## BEGIN Information supplied

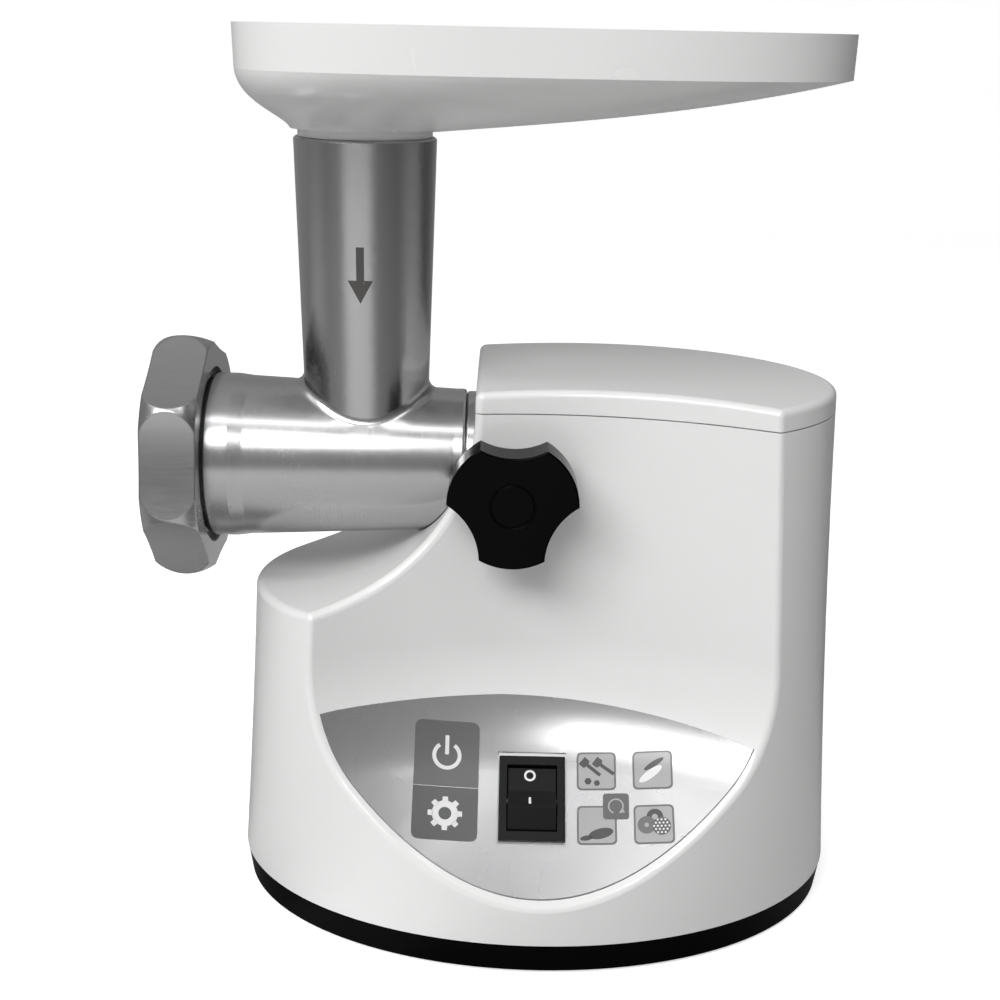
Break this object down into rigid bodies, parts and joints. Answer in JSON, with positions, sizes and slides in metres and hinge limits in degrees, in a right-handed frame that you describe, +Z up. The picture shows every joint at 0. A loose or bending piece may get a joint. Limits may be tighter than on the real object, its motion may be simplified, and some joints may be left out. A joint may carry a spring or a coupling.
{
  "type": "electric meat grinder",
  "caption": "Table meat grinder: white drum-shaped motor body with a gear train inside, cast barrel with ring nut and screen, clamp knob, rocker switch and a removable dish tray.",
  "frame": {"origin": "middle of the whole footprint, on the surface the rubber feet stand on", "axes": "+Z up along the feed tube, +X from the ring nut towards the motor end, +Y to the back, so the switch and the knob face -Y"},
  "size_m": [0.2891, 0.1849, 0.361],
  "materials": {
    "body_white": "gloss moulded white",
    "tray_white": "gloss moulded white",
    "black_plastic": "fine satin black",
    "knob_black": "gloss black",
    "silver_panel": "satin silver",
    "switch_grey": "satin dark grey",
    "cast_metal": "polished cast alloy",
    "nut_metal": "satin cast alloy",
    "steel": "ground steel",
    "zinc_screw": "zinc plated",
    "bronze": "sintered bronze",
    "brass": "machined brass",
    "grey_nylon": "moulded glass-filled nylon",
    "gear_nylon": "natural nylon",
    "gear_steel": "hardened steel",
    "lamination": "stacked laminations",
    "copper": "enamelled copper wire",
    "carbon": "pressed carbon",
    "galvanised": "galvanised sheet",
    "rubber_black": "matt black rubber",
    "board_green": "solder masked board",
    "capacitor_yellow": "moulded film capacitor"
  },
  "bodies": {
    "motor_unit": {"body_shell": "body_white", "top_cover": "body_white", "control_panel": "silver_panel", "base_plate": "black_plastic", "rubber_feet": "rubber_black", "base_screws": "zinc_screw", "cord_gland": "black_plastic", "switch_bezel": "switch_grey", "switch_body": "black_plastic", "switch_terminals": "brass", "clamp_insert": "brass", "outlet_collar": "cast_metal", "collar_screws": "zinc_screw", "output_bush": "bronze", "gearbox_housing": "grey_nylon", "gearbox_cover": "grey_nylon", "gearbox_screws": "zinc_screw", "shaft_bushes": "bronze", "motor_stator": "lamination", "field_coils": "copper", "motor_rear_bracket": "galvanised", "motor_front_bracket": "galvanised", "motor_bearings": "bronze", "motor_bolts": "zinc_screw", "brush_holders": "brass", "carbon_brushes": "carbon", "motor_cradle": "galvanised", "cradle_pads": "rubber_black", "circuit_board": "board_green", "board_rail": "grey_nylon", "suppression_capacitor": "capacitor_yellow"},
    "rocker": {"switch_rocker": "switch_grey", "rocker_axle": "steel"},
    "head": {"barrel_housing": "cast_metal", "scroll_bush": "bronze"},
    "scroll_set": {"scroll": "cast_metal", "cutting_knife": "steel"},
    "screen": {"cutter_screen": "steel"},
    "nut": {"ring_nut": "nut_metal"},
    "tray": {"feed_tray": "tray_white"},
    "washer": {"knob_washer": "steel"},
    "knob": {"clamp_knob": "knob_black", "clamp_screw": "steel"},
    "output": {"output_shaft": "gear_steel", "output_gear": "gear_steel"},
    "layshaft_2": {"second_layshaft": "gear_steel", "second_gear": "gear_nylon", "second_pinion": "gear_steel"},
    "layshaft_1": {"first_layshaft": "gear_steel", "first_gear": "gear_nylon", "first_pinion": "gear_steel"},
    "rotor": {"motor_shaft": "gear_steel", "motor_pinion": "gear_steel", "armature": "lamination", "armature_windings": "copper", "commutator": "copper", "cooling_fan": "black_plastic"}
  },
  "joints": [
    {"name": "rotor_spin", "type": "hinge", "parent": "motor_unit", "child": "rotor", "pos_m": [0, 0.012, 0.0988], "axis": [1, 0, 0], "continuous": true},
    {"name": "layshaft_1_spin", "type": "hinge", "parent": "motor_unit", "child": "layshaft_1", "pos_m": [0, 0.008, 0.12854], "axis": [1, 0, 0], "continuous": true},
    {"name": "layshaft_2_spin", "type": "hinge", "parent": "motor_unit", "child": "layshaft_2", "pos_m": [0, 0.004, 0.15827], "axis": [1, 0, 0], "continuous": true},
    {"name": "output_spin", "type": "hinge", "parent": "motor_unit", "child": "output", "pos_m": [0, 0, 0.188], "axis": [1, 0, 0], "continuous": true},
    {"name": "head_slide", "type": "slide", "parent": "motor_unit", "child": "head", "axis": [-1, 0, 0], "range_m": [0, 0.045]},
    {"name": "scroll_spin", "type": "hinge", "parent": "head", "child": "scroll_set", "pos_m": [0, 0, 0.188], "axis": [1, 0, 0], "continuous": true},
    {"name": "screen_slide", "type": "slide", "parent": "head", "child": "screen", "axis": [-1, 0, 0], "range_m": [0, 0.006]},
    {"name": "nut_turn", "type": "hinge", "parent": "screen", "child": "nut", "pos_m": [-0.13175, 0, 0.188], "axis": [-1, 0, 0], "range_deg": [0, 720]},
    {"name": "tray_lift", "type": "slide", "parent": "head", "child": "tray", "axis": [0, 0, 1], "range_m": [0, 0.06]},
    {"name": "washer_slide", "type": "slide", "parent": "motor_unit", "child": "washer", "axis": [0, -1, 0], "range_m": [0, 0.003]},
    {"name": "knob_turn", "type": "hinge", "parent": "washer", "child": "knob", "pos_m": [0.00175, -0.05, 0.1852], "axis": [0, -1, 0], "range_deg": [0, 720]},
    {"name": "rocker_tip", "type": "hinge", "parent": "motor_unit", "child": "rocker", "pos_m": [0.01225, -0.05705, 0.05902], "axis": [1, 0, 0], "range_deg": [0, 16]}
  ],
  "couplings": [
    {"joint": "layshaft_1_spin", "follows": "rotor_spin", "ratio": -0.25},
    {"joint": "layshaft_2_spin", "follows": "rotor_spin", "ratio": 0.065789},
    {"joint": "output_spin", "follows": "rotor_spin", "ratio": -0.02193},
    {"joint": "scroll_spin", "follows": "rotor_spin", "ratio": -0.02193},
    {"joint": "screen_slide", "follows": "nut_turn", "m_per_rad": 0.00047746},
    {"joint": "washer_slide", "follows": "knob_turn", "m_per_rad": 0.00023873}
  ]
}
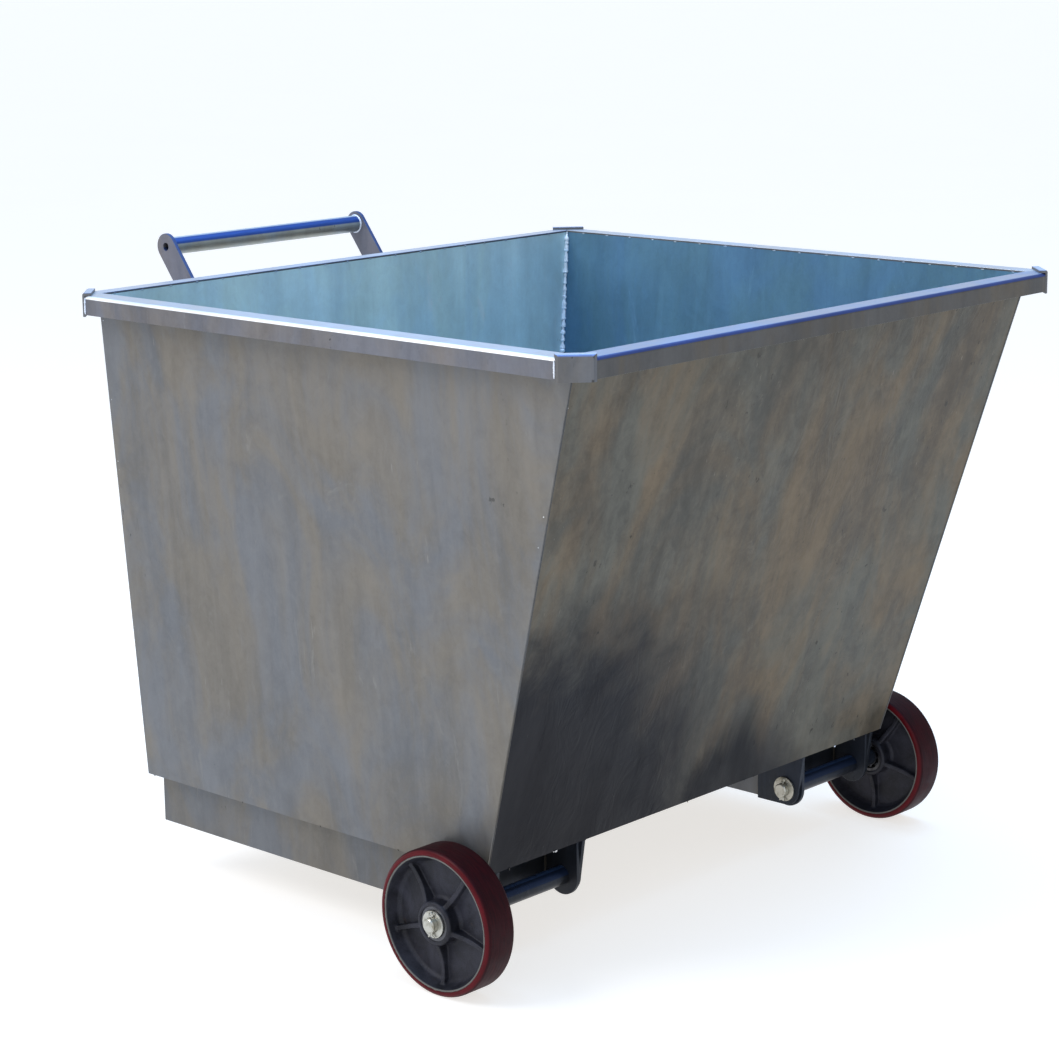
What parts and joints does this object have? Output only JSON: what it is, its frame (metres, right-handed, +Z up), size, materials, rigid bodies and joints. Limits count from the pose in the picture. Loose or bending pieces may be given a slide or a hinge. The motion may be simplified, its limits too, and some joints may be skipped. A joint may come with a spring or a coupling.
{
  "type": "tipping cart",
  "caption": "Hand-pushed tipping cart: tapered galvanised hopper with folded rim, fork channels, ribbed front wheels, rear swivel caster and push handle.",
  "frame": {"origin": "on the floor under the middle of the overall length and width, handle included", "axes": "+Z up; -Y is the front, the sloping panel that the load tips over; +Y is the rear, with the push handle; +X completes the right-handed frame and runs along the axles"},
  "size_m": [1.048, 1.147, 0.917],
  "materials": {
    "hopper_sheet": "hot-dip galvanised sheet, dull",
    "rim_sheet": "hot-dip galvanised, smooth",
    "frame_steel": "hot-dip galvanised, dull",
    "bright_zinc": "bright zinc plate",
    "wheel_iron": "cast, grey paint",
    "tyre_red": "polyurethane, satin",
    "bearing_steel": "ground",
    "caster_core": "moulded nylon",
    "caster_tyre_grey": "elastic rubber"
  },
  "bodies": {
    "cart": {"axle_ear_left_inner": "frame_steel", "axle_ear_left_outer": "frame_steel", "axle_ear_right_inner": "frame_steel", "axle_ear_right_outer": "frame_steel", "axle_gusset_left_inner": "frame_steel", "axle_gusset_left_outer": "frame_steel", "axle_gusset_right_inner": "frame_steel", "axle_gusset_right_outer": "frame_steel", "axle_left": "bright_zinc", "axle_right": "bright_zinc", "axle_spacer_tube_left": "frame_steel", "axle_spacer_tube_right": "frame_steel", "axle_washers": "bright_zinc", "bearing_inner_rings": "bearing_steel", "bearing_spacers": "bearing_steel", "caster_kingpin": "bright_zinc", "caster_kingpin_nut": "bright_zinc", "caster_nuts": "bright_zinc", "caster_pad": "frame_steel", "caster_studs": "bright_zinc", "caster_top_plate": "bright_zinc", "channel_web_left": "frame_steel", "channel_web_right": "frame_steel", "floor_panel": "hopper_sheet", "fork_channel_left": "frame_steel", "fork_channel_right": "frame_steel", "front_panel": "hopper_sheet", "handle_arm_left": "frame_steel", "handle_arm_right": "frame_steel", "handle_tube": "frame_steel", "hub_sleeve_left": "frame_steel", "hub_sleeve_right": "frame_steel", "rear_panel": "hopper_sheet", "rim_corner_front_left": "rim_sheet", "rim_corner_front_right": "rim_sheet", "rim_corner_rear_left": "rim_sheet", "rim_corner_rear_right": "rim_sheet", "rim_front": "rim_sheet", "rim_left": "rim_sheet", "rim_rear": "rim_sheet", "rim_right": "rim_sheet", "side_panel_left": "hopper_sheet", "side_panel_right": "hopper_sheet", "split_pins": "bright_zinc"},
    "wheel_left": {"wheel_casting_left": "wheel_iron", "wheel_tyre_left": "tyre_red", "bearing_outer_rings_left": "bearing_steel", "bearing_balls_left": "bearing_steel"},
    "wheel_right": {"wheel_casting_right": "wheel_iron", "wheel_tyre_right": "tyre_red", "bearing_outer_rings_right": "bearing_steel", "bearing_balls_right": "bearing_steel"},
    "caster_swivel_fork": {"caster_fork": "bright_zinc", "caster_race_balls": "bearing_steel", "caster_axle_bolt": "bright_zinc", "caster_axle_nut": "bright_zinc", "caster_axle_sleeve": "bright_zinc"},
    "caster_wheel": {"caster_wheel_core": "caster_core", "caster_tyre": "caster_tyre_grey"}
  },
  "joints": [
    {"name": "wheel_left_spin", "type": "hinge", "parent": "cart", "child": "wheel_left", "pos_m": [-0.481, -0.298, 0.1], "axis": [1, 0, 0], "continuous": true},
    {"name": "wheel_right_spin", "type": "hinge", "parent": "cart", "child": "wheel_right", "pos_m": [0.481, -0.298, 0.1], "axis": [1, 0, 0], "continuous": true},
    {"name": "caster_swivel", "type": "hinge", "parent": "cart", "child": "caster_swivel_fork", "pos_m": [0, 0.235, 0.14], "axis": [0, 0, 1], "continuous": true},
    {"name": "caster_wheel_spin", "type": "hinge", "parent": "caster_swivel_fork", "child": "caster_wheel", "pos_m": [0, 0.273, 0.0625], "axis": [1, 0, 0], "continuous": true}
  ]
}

## END Information supplied

◆ What needs to be done
Copy every line from the records above that contains the word "object".

◆ Result for this task
Break this object down into rigid bodies, parts and joints. Answer in JSON, with positions, sizes and slides in metres and hinge limits in degrees, in a right-handed frame that you describe, +Z up. The picture shows every joint at 0. A loose or bending piece may get a joint. Limits may be tighter than on the real object, its motion may be simplified, and some joints may be left out. A joint may carry a spring or a coupling.
What parts and joints does this object have? Output only JSON: what it is, its frame (metres, right-handed, +Z up), size, materials, rigid bodies and joints. Limits count from the pose in the picture. Loose or bending pieces may be given a slide or a hinge. The motion may be simplified, its limits too, and some joints may be skipped. A joint may come with a spring or a coupling.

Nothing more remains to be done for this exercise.